**TASK INSTRUCTIONS**
Reproduce exactly the lines from the one containing "# Way through: mouth" through the one containing "imported = [obj", both included, and nothing else.

— start of MATERIAL FOR THIS TASK —

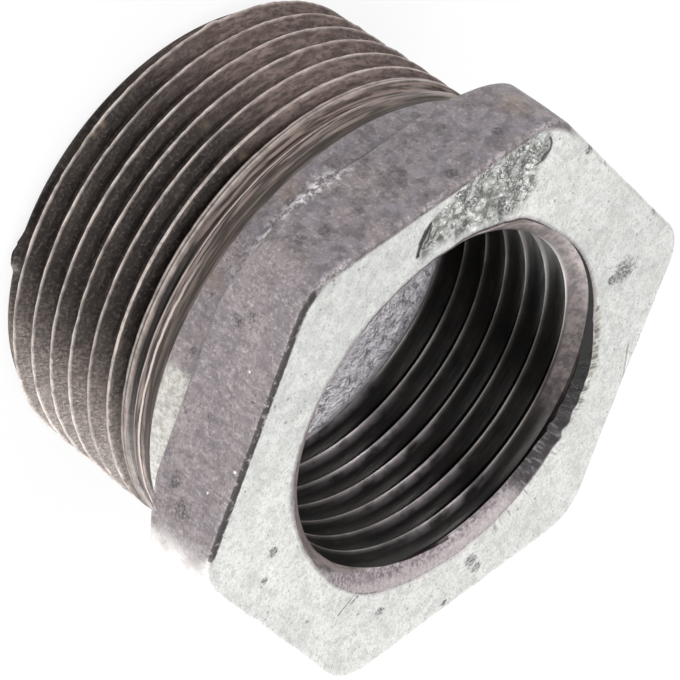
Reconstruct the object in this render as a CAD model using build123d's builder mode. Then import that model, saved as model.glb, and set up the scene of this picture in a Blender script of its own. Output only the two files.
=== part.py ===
from build123d import *
import os
from math import cos, pi, radians, tan

# Reducing hex bushing, 1 1/4 inch taper male thread by 1 inch parallel female thread.
# One malleable iron casting. It stands on its spigot end, with the hex face up.
# The origin is the centre of the spigot end, the thread axis is +Z, and two flats face +X and -X.
# All sizes are in millimetres.

# Whole casting
overall_length = 31.0
hex_across_flats = 46.0
hex_thickness = 7.8
hex_corner_radius = 4.5
hex_face_edge_radius = 0.5

# The rear corners of the hex are cut back by a cone that starts this far outside the middle of each flat
rear_cone_margin = 1.3
rear_cone_angle = 40.0

# Neck, as cast, between the hex and the thread, set in from the middle of each flat
neck_inset = 1.7
neck_fillet_radius = 1.1
neck_step_height = 0.35

# Male thread, 11 threads an inch, taper 1 in 16 on the diameter
male_gauge_diameter = 41.910
male_gauge_length = 12.7
male_thread_length = 18.0
male_thread_depth = 1.479
male_taper = 1 / 16
relief_length = 1.1
relief_depth = 0.45

# Female thread, 11 threads an inch, parallel
female_minor_diameter = 30.291
female_thread_end_depth = 16.3
countersink_diameter = 32.6
countersink_depth = 2.4

# Mouth of the casting round the countersink, left as cast
mouth_diameter = 34.0
mouth_depth = 1.2

# Cored recess behind the female thread, with draft towards the spigot end
recess_diameter = 31.6
recess_draft_angle = 1.5
recess_shoulder_length = 0.6
recess_edge_chamfer = 0.4

# How far the cutting profile runs past both ends
through_margin = 1.0

# Places and radii that follow from the sizes above
hex_rear = overall_length - hex_thickness
hex_corner_reach = hex_across_flats / 2 / cos(pi / 6)
rear_cone_start_radius = hex_across_flats / 2 + rear_cone_margin
neck_radius = hex_across_flats / 2 - neck_inset
relief_end = male_thread_length + relief_length
female_minor_radius = female_minor_diameter / 2
female_thread_end = overall_length - female_thread_end_depth
recess_top = female_thread_end - recess_shoulder_length
recess_top_radius = recess_diameter / 2
recess_edge_radius = recess_top_radius + (recess_top - recess_edge_chamfer) * tan(radians(recess_draft_angle))


def male_crest_radius(height):
    """Radius over the crests of the taper thread at a height above the spigot end."""
    return male_gauge_diameter / 2 + (height - male_gauge_length) * male_taper / 2


spigot_end_radius = male_crest_radius(0) - male_thread_depth
lead_chamfer_height = male_thread_depth / (1 - male_taper / 2)
relief_radius = male_crest_radius(male_thread_length) - relief_depth

with BuildPart() as hex_bushing:
    # Hexagonal head, with its corners rounded as the pattern was
    with BuildSketch(Plane.XY.offset(hex_rear)) as hexagon:
        RegularPolygon(hex_across_flats / 2, 6, major_radius=False, rotation=30)
        fillet(hexagon.vertices(), hex_corner_radius)
    extrude(amount=hex_thickness)

    # Rear corners cut back by a cone that starts outside the middle of each flat
    rear_cone_rise = (hex_corner_reach - rear_cone_start_radius) * tan(radians(rear_cone_angle))
    with BuildSketch(Plane.XZ) as head_envelope:
        with BuildLine():
            Polyline(
                (0, hex_rear),
                (rear_cone_start_radius, hex_rear),
                (hex_corner_reach, hex_rear + rear_cone_rise),
                (hex_corner_reach, overall_length),
                (0, overall_length),
                close=True,
            )
        make_face()
    revolve(axis=Axis.Z, mode=Mode.INTERSECT)
    fillet(hex_bushing.faces().sort_by(Axis.Z)[-1].edges(), hex_face_edge_radius)

    # Spigot: lead chamfer, taper over the crests, relief behind the thread, and the filleted neck
    with BuildSketch(Plane.XZ) as spigot_profile:
        with BuildLine():
            Polyline(
                (neck_radius + neck_fillet_radius, hex_rear),
                (0, hex_rear),
                (0, 0),
                (spigot_end_radius, 0),
                (male_crest_radius(lead_chamfer_height), lead_chamfer_height),
                (male_crest_radius(male_thread_length), male_thread_length),
                (relief_radius, male_thread_length + relief_depth),
                (relief_radius, relief_end),
                (neck_radius, relief_end + neck_step_height),
                (neck_radius, hex_rear - neck_fillet_radius),
            )
            TangentArc(
                (neck_radius, hex_rear - neck_fillet_radius),
                (neck_radius + neck_fillet_radius, hex_rear),
                tangent=(0, 1),
            )
        make_face()
    revolve(axis=Axis.Z)

    # Way through: mouth as cast, countersink, female thread at its minor diameter, and the recess
    with BuildSketch(Plane.XZ) as passage_profile:
        with BuildLine():
            Polyline(
                (0, -through_margin),
                (recess_edge_radius + recess_edge_chamfer, -through_margin),
                (recess_edge_radius + recess_edge_chamfer, 0),
                (recess_edge_radius, recess_edge_chamfer),
                (recess_top_radius, recess_top),
                (female_minor_radius, female_thread_end),
                (female_minor_radius, overall_length - countersink_depth),
                (countersink_diameter / 2, overall_length - mouth_depth),
                (mouth_diameter / 2, overall_length),
                (mouth_diameter / 2, overall_length + through_margin),
                (0, overall_length + through_margin),
                close=True,
            )
        make_face()
    revolve(axis=Axis.Z, mode=Mode.SUBTRACT)

os.makedirs("parts", exist_ok=True)
hex_bushing.part.label = "hex_bushing"
export_step(hex_bushing.part, "parts/hex_bushing.step")
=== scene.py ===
# %% [markdown]
# # A galvanised reducing bushing
# One malleable iron casting: a hexagon for the spanner, a tapered male thread outside and a parallel
# female thread inside. Founders dip the whole casting in molten zinc and cut the threads afterwards, so the
# head is pale and grainy while the threads are bare dark iron. Both show here on one closed mesh.

# %% Start from the packed part
import bpy
import bmesh
import numpy as np
from math import cos, pi, radians, sin, tan
from mathutils import Matrix, Vector


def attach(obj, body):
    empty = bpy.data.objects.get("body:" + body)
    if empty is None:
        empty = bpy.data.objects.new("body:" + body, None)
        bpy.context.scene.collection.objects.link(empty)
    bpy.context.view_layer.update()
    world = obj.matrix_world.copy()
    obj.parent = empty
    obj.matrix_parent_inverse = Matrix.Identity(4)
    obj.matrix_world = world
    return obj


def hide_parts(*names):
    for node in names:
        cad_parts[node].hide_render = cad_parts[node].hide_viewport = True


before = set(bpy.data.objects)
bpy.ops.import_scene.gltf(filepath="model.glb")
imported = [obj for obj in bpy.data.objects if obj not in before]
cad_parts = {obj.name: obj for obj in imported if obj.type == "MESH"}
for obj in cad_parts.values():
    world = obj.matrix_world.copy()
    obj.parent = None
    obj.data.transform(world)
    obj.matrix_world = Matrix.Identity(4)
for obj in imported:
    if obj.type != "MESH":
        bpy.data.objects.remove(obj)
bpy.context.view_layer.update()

# %% [markdown]
# ## Sizes
# The casting is described in millimetres, as its drawing is, and scaled to metres when the mesh is made.
# The origin is the middle of the spigot end, and +Z runs along the threads to the hex face. Both threads have
# 11 turns an inch. The male one tapers by 1 in 16 on its diameter, and the female one is parallel.

# %% Sizes of the casting
MM = 0.001
length = 31.0
across_flats = 46.0
corner_round = 4.5
half_across_corners = 25.862
head_thickness = 7.8
head_rear = length - head_thickness
rear_cone_start = 24.3
rear_cone_angle = radians(40)
neck_radius = 21.3
neck_fillet = 1.1
relief_radius, relief_top = 20.67, 19.1
edge_round = 0.45
flat_stands = [(180, 0.0), (120, -0.18), (60, 0.22), (0, -0.05), (-60, 0.03), (-120, 0.0)]  # azimuth, how far out
recess_radius, recess_top, recess_draft = 15.8, 14.1, tan(radians(1.5))
recess_chamfer = 0.4
end_radii = (17.5, 18.6)  # two rings that divide the flat spigot end
print("casting", length, "mm long,", across_flats, "mm across flats, head from", head_rear, "mm up")

# %% Sizes of the threads
pitch = 2.309
thread_depth = 1.479
flank_angle = radians(27.5)
flank_stretch = thread_depth / 1.75  # eases the flanks so that the rounded roots still reach the full depth
crest_half, crest_round, root_round = 0.06, 0.05, 0.16
male_crest_at_end = 20.558
male_taper = 1 / 32
male_start = 2.593  # height of a crest at azimuth 0
male_thread_top = 18.0
blank_radius = 20.85
flat_opening = 0.62  # half width that a crest's flat gains for each mm that the blank cuts off
thread_fade_start, thread_fade_end = 14.9, 18.0
last_crest_from, last_crest_full = 13.9, 15.3
last_crest_back, last_crest_extra = 0.35, 0.12
female_crest = 15.146
female_start = 27.989
female_bottom = 14.7
countersink_at_face = 16.3
thread_knocks = [  # azimuth, height, width in degrees, height of the knock, how far it stands out
    (-56.5, 0.95, 5.2, 0.85, 0.7), (-82, 1.5, 1.4, 0.4, -0.3), (-113, 1.1, 1.6, 0.5, -0.3),
    (-128, 1.6, 2.0, 0.5, 0.18),
]
outer_columns, inner_columns = 500, 300
outer_circle, inner_circle = 20, 16  # radii on which the noise for the two threads is read
print("male crest", male_crest_at_end, "mm, female crest", female_crest, "mm, turns an inch", round(25.4 / pitch, 2))

# %% [markdown]
# ## Noise for the shape
# Castings are never true, and a cut thread tears a little. A displacement texture could do this, but it can't
# tell a crest from a root. A small lattice of random heights, read with smooth steps between its points, works
# in plain numbers and gives the same unevenness at every run, because its seed is fixed.

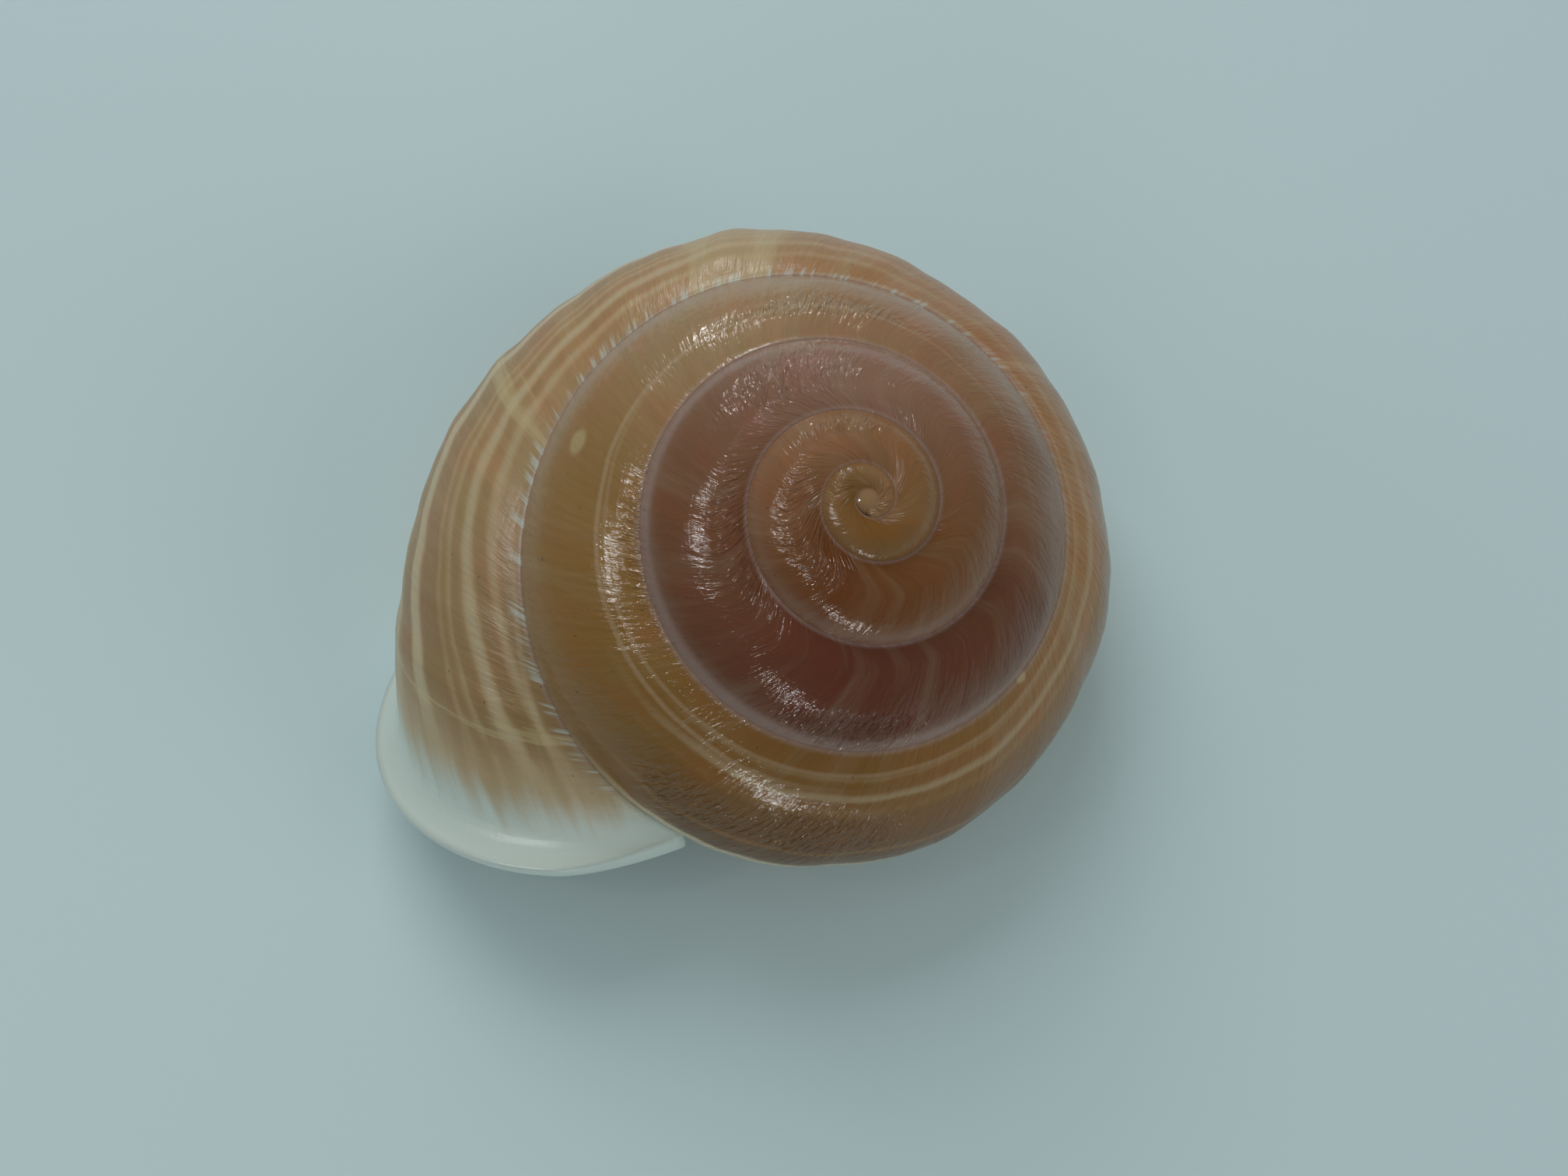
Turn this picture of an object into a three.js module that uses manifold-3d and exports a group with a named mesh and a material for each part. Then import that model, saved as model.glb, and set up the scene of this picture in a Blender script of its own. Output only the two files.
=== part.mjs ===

— end of MATERIAL FOR THIS TASK —

**SOLUTION TO THIS TASK**
    # Way through: mouth as cast, countersink, female thread at its minor diameter, and the recess
    with BuildSketch(Plane.XZ) as passage_profile:
        with BuildLine():
            Polyline(
                (0, -through_margin),
                (recess_edge_radius + recess_edge_chamfer, -through_margin),
                (recess_edge_radius + recess_edge_chamfer, 0),
                (recess_edge_radius, recess_edge_chamfer),
                (recess_top_radius, recess_top),
                (female_minor_radius, female_thread_end),
                (female_minor_radius, overall_length - countersink_depth),
                (countersink_diameter / 2, overall_length - mouth_depth),
                (mouth_diameter / 2, overall_length),
                (mouth_diameter / 2, overall_length + through_margin),
                (0, overall_length + through_margin),
                close=True,
            )
        make_face()
    revolve(axis=Axis.Z, mode=Mode.SUBTRACT)

os.makedirs("parts", exist_ok=True)
hex_bushing.part.label = "hex_bushing"
export_step(hex_bushing.part, "parts/hex_bushing.step")
=== scene.py ===
# %% [markdown]
# # A galvanised reducing bushing
# One malleable iron casting: a hexagon for the spanner, a tapered male thread outside and a parallel
# female thread inside. Founders dip the whole casting in molten zinc and cut the threads afterwards, so the
# head is pale and grainy while the threads are bare dark iron. Both show here on one closed mesh.

# %% Start from the packed part
import bpy
import bmesh
import numpy as np
from math import cos, pi, radians, sin, tan
from mathutils import Matrix, Vector


def attach(obj, body):
    empty = bpy.data.objects.get("body:" + body)
    if empty is None:
        empty = bpy.data.objects.new("body:" + body, None)
        bpy.context.scene.collection.objects.link(empty)
    bpy.context.view_layer.update()
    world = obj.matrix_world.copy()
    obj.parent = empty
    obj.matrix_parent_inverse = Matrix.Identity(4)
    obj.matrix_world = world
    return obj


def hide_parts(*names):
    for node in names:
        cad_parts[node].hide_render = cad_parts[node].hide_viewport = True


before = set(bpy.data.objects)
bpy.ops.import_scene.gltf(filepath="model.glb")
imported = [obj for obj in bpy.data.objects if obj not in before]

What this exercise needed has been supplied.